A good architect helps protect your budget as well as your design ambition. That means understanding where money should be spent, where details can be simplified, and how to balance appearance, compliance and practicality. It also means being honest when an idea is likely to create unnecessary cost for limited benefit.

For many homeowners, the real value comes from having senior, clear-headed advice throughout the process. That is especially true on planning-sensitive sites or houses with existing quirks and constraints. Practices such as The Bunting Partnership are often brought in for exactly that reason: not simply to draw, but to guide, coordinate and keep the project grounded in reality.

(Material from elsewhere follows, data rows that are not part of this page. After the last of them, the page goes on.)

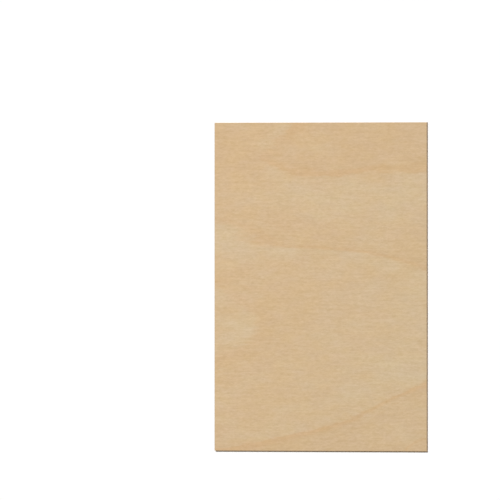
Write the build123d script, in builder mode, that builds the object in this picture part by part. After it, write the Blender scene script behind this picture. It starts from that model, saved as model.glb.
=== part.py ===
from build123d import *
import os

os.makedirs("parts", exist_ok=True)

# A sheet of birch plywood, cut to a hobby size and sanded, lying flat with its best face up.
# Millimetres, +Z up. The origin is the centre of the underside. +Y runs along the long side.
# +X runs along the short side, which is also the way the grain of both face veneers runs.

# Driving dimensions
sheet_width = 304.8  # along X, a 12 inch cut
sheet_length = 457.2  # along Y, an 18 inch cut
sheet_thickness = 6.0  # along Z, the five-ply board that is sold as a quarter inch
arris_radius = 0.3  # the sawn arrises and corners, just taken off with sandpaper

# The bonded plies are one board, sawn square on all four sides.
with BuildPart() as plywood_sheet:
    with BuildSketch(Plane.XY):
        Rectangle(sheet_width, sheet_length)
    extrude(amount=sheet_thickness)
    fillet(plywood_sheet.edges(), radius=arris_radius)

plywood_sheet.part.label = "plywood_sheet"
export_step(plywood_sheet.part, "parts/plywood_sheet.step")
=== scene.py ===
import math

import bmesh
import bpy
from mathutils import Matrix, Vector, noise


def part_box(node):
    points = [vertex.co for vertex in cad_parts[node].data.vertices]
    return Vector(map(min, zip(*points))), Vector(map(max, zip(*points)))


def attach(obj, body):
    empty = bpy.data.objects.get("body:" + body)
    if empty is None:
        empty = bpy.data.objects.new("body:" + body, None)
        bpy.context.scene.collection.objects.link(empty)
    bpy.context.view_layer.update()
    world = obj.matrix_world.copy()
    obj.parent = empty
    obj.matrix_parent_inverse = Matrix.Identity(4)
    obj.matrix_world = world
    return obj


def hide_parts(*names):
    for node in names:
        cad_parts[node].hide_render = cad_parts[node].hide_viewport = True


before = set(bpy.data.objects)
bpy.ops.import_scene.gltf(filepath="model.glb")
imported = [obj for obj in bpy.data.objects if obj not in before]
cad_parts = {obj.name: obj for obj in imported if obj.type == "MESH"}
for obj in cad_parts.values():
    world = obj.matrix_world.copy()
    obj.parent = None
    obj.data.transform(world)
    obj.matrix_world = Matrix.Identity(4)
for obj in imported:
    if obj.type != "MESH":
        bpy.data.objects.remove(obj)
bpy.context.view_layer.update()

# A sanded sheet of birch plywood, lying flat with its best face up. Metres, in the model's frame:
# +X runs along the grain of the face veneers, +Y along the long side and +Z through the plies.
MM = 0.001
LOW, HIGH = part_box("plywood_sheet")
WIDTH, LENGTH, THICKNESS = HIGH - LOW

# How the board is made up
PLIES = 5
INNER_PLY = 1.3 * MM
FACE_PLY = (THICKNESS - (PLIES - 2) * INNER_PLY) / 2  # the two outer plies, thinned by sanding
GLUE_LINE = 0.09 * MM
GLUE_GROOVE = 0.04 * MM  # how far the glue stands back from the sawn wood
GLUE_WANDER = 0.15 * MM  # how far a glue line strays up and down
WANDER_LENGTH = 45 * MM
CHECK_LEAN = math.radians(25)  # the slant of the fine cracks in the end grain
ARRIS_RADIUS = 0.3 * MM
ARRIS_SEGMENTS = 3
ARRIS_ANGLE = math.radians(60)  # an edge of the block that turns by more is an arris
EASED = 1.01 * ARRIS_RADIUS  # how far in from a face the easing reaches
FLAT = 0.98  # how far upright a normal is on the board's two faces
MESH_PITCH = 6 * MM
FACE_WEIGHT = 100  # so that the big faces shade flat, and only the arrises round

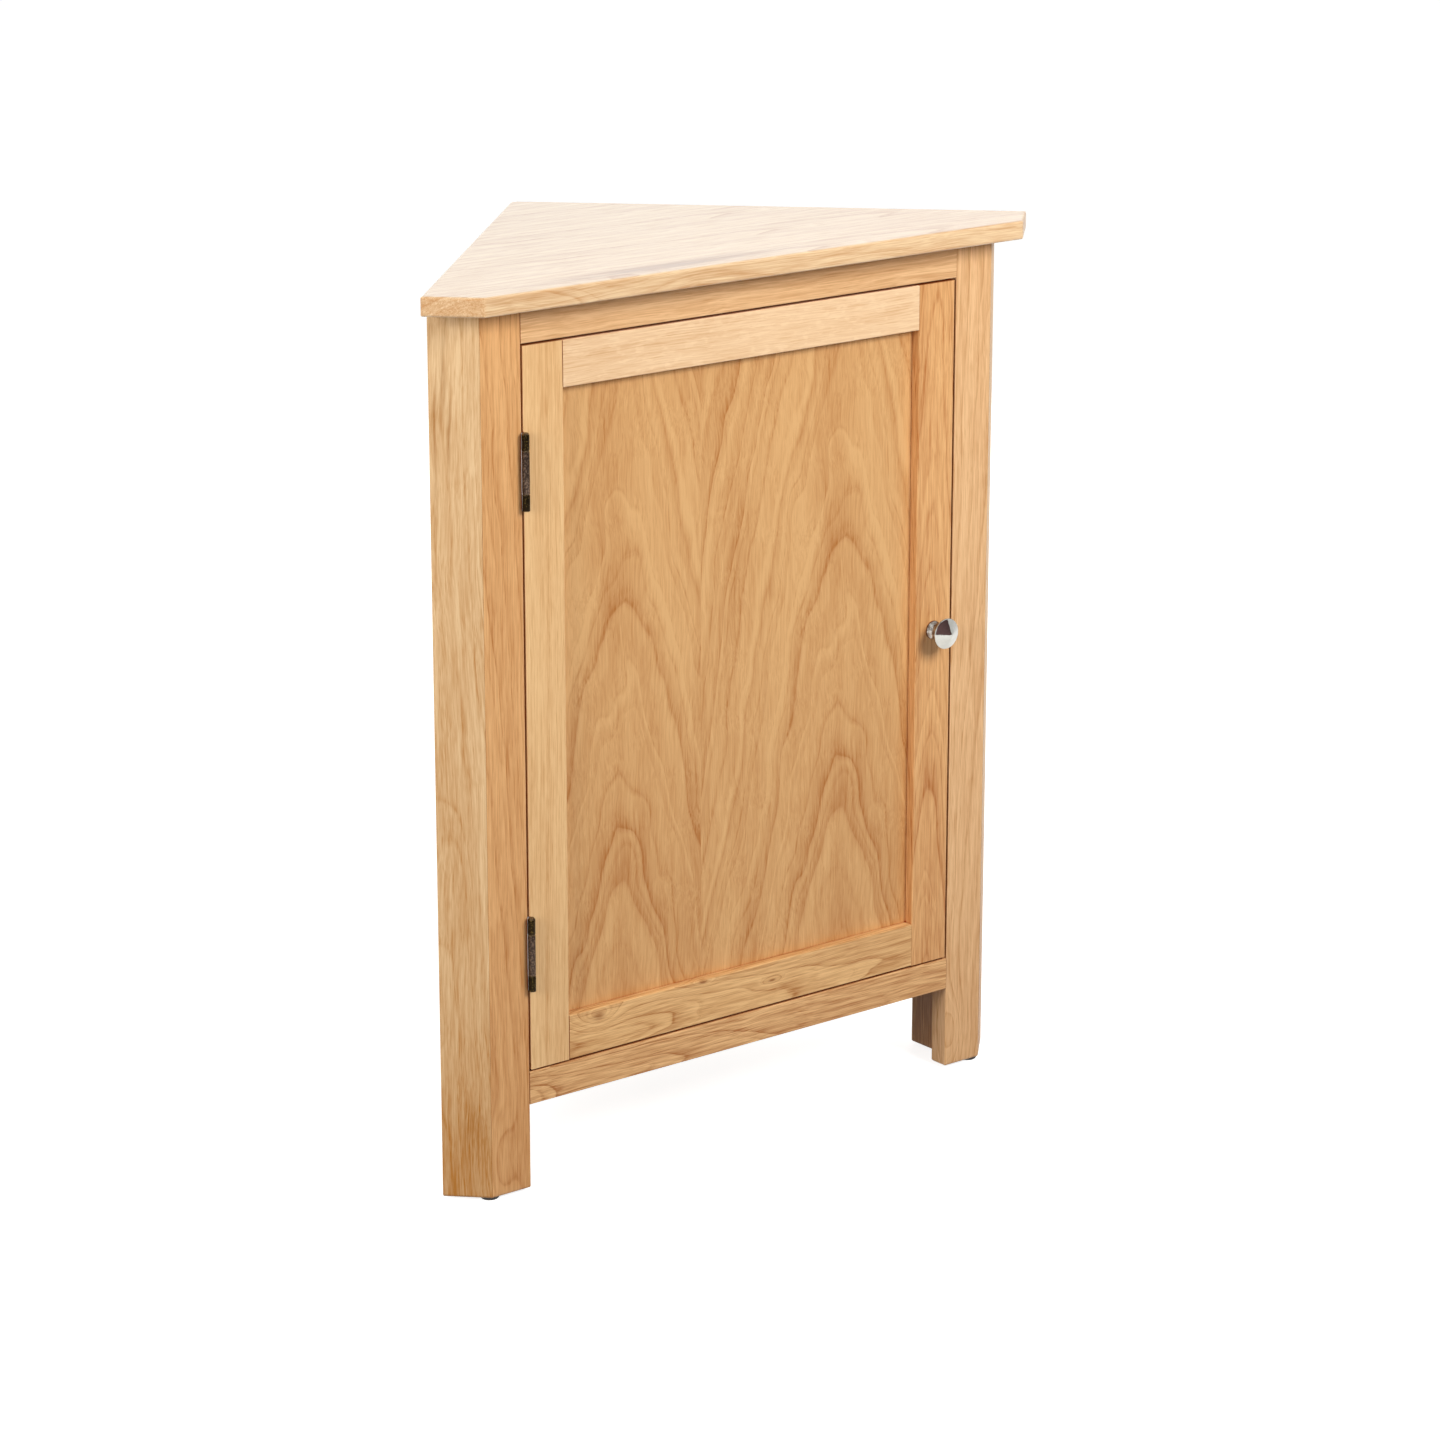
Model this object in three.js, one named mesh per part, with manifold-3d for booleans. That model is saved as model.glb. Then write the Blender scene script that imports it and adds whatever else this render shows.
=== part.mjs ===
// Corner cupboard in oak: a five-sided top on two angled front posts and a rear post,
// panelled wall sides, one shelf, and one framed door on a pair of butt hinges.
// Millimetres, +Z up. The front faces -Y and the two wall sides meet at +Y.
import * as THREE from 'three';
import { mergeVertices } from 'three/addons/utils/BufferGeometryUtils.js';
import Module from 'manifold-3d';

const wasm = await Module();
wasm.setup();

// Overall sizes and the angle between the front and each return face
const height = 850;
const openingWidth = 510;
const openingBottom = 117;
const postWidth = 44;
const returnWidth = 46.5;
const cornerAngle = Math.PI / 4;

// Top board
const topThickness = 18;
const topFrontOverhang = 28.5;
const topReturnOverhang = 30;
const topEase = 2.5;
const apexFlat = 8;

// Posts, rails and wall sides
const stileThickness = 20;
const legReveal = 21;
const rearPostWidth = 40;
const footChamfer = 2.5;
const topRailHeight = 34;
const bottomRailHeight = 32;
const tenonLength = 15;
const tenonThickness = 8;
const tenonShoulder = 5;
const battenThickness = 20;
const battenHeight = 30;
const panelThickness = 9;
const panelInset = 1;
const boardEase = 1.2;
const stopHeight = 46;
const stopThickness = 16;
const topScrewFrontShare = 0.25;
const topScrewRearShare = 0.8;

// Floor board, shelf and its pegs
const floorThickness = 15;
const floorDrop = 2;
const shelfThickness = 18;
const shelfLevelShare = 0.48;
const shelfSetback = 30;
const pegRadius = 2.5;
const pegReach = 11;
const pegDepth = 10;
const pegSetback = 12.5;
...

Questions to ask before accepting a fee proposal

Before appointing an architect, ask which stages are included, whether measured surveys and planning submissions are covered, and what technical information will be produced after planning. You should also ask who will lead the work, how often costs will be reviewed, and what level of site involvement is available during the build.

It is equally sensible to ask what is not included. Structural engineering, party wall matters, specialist reports, planning application fees and Building Control charges are usually separate from the architect’s fee. Knowing that early makes budgeting more accurate.

The better the brief and the clearer the appointment, the more useful the fee proposal will be. A good architect should be able to explain the logic behind the cost in straightforward terms.

So, what is the average cost of a residential architect? Enough to vary meaningfully with scope, complexity and the level of support you want. Rather than chasing a generic average, it is better to look for a fee that matches your project properly and gives you the right expertise at the points where decisions matter most. A well-planned project tends to feel less expensive than a poorly coordinated one, even when the professional fee is higher at the start.